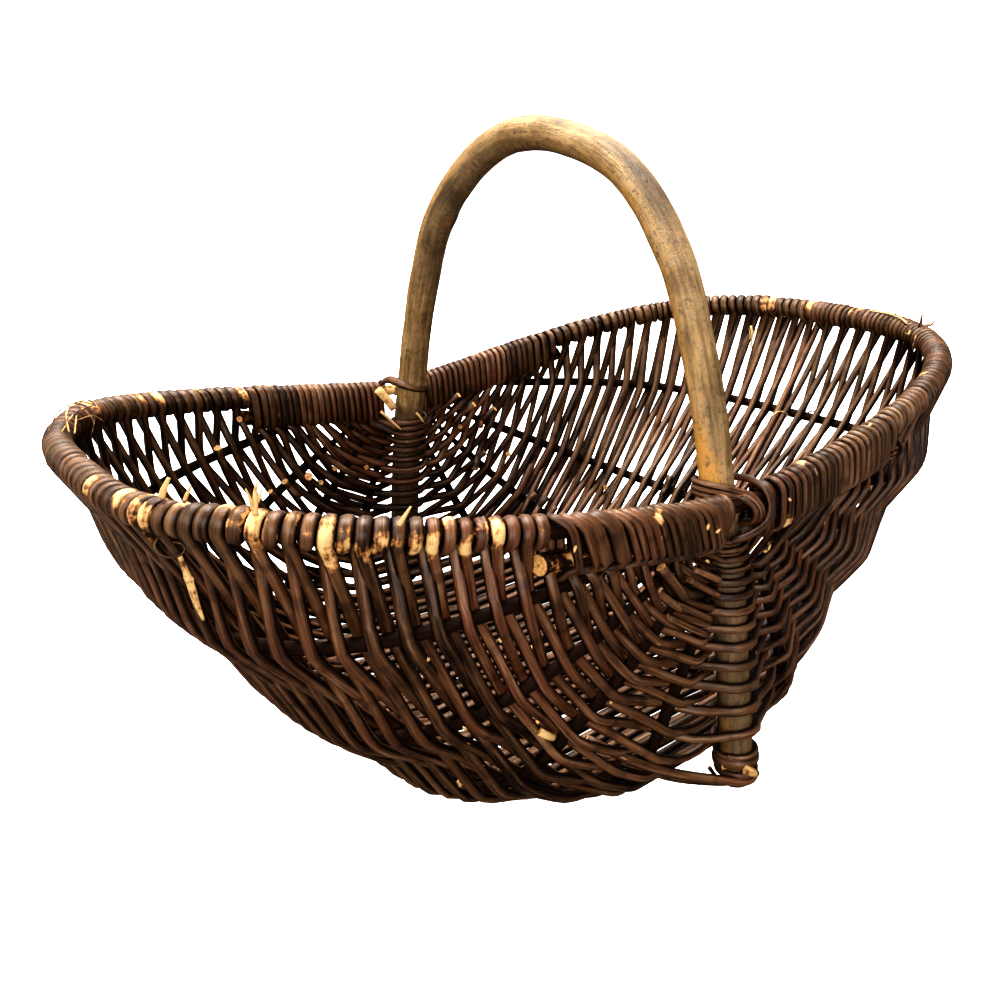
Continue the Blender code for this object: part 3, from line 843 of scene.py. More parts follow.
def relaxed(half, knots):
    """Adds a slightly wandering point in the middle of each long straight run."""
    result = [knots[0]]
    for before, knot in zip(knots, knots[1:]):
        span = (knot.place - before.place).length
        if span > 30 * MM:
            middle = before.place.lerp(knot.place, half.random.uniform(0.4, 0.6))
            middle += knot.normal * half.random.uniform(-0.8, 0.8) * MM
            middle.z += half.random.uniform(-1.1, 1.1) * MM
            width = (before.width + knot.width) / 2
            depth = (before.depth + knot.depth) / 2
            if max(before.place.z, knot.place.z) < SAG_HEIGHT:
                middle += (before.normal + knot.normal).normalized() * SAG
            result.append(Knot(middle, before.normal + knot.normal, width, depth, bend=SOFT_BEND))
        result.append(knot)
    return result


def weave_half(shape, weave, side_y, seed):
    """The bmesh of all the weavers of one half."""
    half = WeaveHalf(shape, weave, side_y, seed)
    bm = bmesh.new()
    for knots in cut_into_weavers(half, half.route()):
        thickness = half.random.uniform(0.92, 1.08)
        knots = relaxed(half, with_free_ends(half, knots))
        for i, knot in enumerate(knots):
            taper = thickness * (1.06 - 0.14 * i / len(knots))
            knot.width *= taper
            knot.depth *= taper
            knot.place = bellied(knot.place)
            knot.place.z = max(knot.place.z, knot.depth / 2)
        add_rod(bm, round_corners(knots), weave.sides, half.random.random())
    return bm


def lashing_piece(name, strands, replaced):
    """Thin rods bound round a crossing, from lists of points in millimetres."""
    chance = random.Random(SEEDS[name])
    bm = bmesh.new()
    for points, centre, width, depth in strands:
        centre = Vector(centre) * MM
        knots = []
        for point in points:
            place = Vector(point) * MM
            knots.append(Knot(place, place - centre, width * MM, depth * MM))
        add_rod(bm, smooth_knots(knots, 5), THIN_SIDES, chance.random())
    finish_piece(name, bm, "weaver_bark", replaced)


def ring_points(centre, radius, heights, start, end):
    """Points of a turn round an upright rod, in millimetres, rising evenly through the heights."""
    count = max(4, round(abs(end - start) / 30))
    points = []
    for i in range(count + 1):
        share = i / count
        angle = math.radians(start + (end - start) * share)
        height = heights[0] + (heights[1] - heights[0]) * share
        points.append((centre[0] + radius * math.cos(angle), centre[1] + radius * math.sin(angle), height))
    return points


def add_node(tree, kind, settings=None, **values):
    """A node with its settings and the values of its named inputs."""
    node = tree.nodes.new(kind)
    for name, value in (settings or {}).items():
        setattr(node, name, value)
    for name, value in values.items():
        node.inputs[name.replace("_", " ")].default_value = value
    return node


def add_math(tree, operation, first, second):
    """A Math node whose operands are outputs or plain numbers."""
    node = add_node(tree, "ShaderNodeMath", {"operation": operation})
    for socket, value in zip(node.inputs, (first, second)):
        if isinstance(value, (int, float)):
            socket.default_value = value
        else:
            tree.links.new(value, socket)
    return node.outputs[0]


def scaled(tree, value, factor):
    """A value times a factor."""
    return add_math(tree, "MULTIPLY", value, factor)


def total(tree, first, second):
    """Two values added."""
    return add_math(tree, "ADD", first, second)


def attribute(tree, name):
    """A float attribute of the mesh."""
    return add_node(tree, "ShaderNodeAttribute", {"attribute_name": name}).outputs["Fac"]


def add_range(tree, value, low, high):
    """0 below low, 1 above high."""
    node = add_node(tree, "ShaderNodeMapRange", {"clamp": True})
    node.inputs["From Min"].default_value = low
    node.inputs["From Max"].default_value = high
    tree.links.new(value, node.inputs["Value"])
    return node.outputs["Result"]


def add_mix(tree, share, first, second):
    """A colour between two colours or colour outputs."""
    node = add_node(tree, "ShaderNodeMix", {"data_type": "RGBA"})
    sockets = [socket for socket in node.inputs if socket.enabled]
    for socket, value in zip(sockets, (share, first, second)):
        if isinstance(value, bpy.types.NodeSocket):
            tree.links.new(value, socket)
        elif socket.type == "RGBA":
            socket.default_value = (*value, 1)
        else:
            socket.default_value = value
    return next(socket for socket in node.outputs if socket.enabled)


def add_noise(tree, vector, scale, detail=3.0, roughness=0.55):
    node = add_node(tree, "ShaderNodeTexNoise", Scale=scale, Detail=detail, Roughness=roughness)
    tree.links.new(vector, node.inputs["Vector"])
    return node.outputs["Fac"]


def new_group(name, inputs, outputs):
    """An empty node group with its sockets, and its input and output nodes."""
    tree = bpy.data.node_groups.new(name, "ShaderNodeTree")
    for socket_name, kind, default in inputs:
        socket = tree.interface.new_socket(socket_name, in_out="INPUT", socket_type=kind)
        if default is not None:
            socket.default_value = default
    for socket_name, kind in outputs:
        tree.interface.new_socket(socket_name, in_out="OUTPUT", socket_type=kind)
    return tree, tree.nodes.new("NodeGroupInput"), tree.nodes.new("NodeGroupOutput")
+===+
Please output the entire listing exactly as it stands.

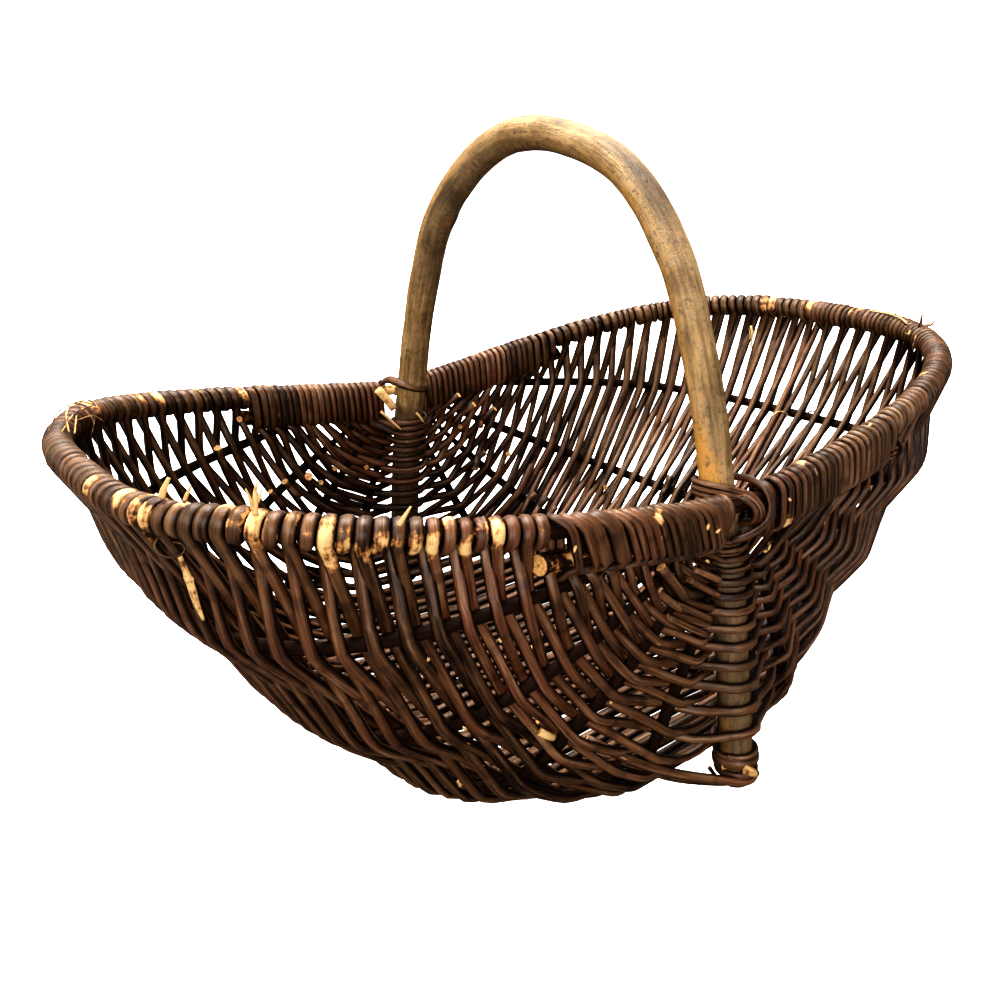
Continue the Blender code for this object: part 3, from line 843 of scene.py. More parts follow.
def relaxed(half, knots):
    """Adds a slightly wandering point in the middle of each long straight run."""
    result = [knots[0]]
    for before, knot in zip(knots, knots[1:]):
        span = (knot.place - before.place).length
        if span > 30 * MM:
            middle = before.place.lerp(knot.place, half.random.uniform(0.4, 0.6))
            middle += knot.normal * half.random.uniform(-0.8, 0.8) * MM
            middle.z += half.random.uniform(-1.1, 1.1) * MM
            width = (before.width + knot.width) / 2
            depth = (before.depth + knot.depth) / 2
            if max(before.place.z, knot.place.z) < SAG_HEIGHT:
                middle += (before.normal + knot.normal).normalized() * SAG
            result.append(Knot(middle, before.normal + knot.normal, width, depth, bend=SOFT_BEND))
        result.append(knot)
    return result


def weave_half(shape, weave, side_y, seed):
    """The bmesh of all the weavers of one half."""
    half = WeaveHalf(shape, weave, side_y, seed)
    bm = bmesh.new()
    for knots in cut_into_weavers(half, half.route()):
        thickness = half.random.uniform(0.92, 1.08)
        knots = relaxed(half, with_free_ends(half, knots))
        for i, knot in enumerate(knots):
            taper = thickness * (1.06 - 0.14 * i / len(knots))
            knot.width *= taper
            knot.depth *= taper
            knot.place = bellied(knot.place)
            knot.place.z = max(knot.place.z, knot.depth / 2)
        add_rod(bm, round_corners(knots), weave.sides, half.random.random())
    return bm


def lashing_piece(name, strands, replaced):
    """Thin rods bound round a crossing, from lists of points in millimetres."""
    chance = random.Random(SEEDS[name])
    bm = bmesh.new()
    for points, centre, width, depth in strands:
        centre = Vector(centre) * MM
        knots = []
        for point in points:
            place = Vector(point) * MM
            knots.append(Knot(place, place - centre, width * MM, depth * MM))
        add_rod(bm, smooth_knots(knots, 5), THIN_SIDES, chance.random())
    finish_piece(name, bm, "weaver_bark", replaced)


def ring_points(centre, radius, heights, start, end):
    """Points of a turn round an upright rod, in millimetres, rising evenly through the heights."""
    count = max(4, round(abs(end - start) / 30))
    points = []
    for i in range(count + 1):
        share = i / count
        angle = math.radians(start + (end - start) * share)
        height = heights[0] + (heights[1] - heights[0]) * share
        points.append((centre[0] + radius * math.cos(angle), centre[1] + radius * math.sin(angle), height))
    return points


def add_node(tree, kind, settings=None, **values):
    """A node with its settings and the values of its named inputs."""
    node = tree.nodes.new(kind)
    for name, value in (settings or {}).items():
        setattr(node, name, value)
    for name, value in values.items():
        node.inputs[name.replace("_", " ")].default_value = value
    return node


def add_math(tree, operation, first, second):
    """A Math node whose operands are outputs or plain numbers."""
    node = add_node(tree, "ShaderNodeMath", {"operation": operation})
    for socket, value in zip(node.inputs, (first, second)):
        if isinstance(value, (int, float)):
            socket.default_value = value
        else:
            tree.links.new(value, socket)
    return node.outputs[0]


def scaled(tree, value, factor):
    """A value times a factor."""
    return add_math(tree, "MULTIPLY", value, factor)


def total(tree, first, second):
    """Two values added."""
    return add_math(tree, "ADD", first, second)


def attribute(tree, name):
    """A float attribute of the mesh."""
    return add_node(tree, "ShaderNodeAttribute", {"attribute_name": name}).outputs["Fac"]


def add_range(tree, value, low, high):
    """0 below low, 1 above high."""
    node = add_node(tree, "ShaderNodeMapRange", {"clamp": True})
    node.inputs["From Min"].default_value = low
    node.inputs["From Max"].default_value = high
    tree.links.new(value, node.inputs["Value"])
    return node.outputs["Result"]


def add_mix(tree, share, first, second):
    """A colour between two colours or colour outputs."""
    node = add_node(tree, "ShaderNodeMix", {"data_type": "RGBA"})
    sockets = [socket for socket in node.inputs if socket.enabled]
    for socket, value in zip(sockets, (share, first, second)):
        if isinstance(value, bpy.types.NodeSocket):
            tree.links.new(value, socket)
        elif socket.type == "RGBA":
            socket.default_value = (*value, 1)
        else:
            socket.default_value = value
    return next(socket for socket in node.outputs if socket.enabled)


def add_noise(tree, vector, scale, detail=3.0, roughness=0.55):
    node = add_node(tree, "ShaderNodeTexNoise", Scale=scale, Detail=detail, Roughness=roughness)
    tree.links.new(vector, node.inputs["Vector"])
    return node.outputs["Fac"]


def new_group(name, inputs, outputs):
    """An empty node group with its sockets, and its input and output nodes."""
    tree = bpy.data.node_groups.new(name, "ShaderNodeTree")
    for socket_name, kind, default in inputs:
        socket = tree.interface.new_socket(socket_name, in_out="INPUT", socket_type=kind)
        if default is not None:
            socket.default_value = default
    for socket_name, kind in outputs:
        tree.interface.new_socket(socket_name, in_out="OUTPUT", socket_type=kind)
    return tree, tree.nodes.new("NodeGroupInput"), tree.nodes.new("NodeGroupOutput")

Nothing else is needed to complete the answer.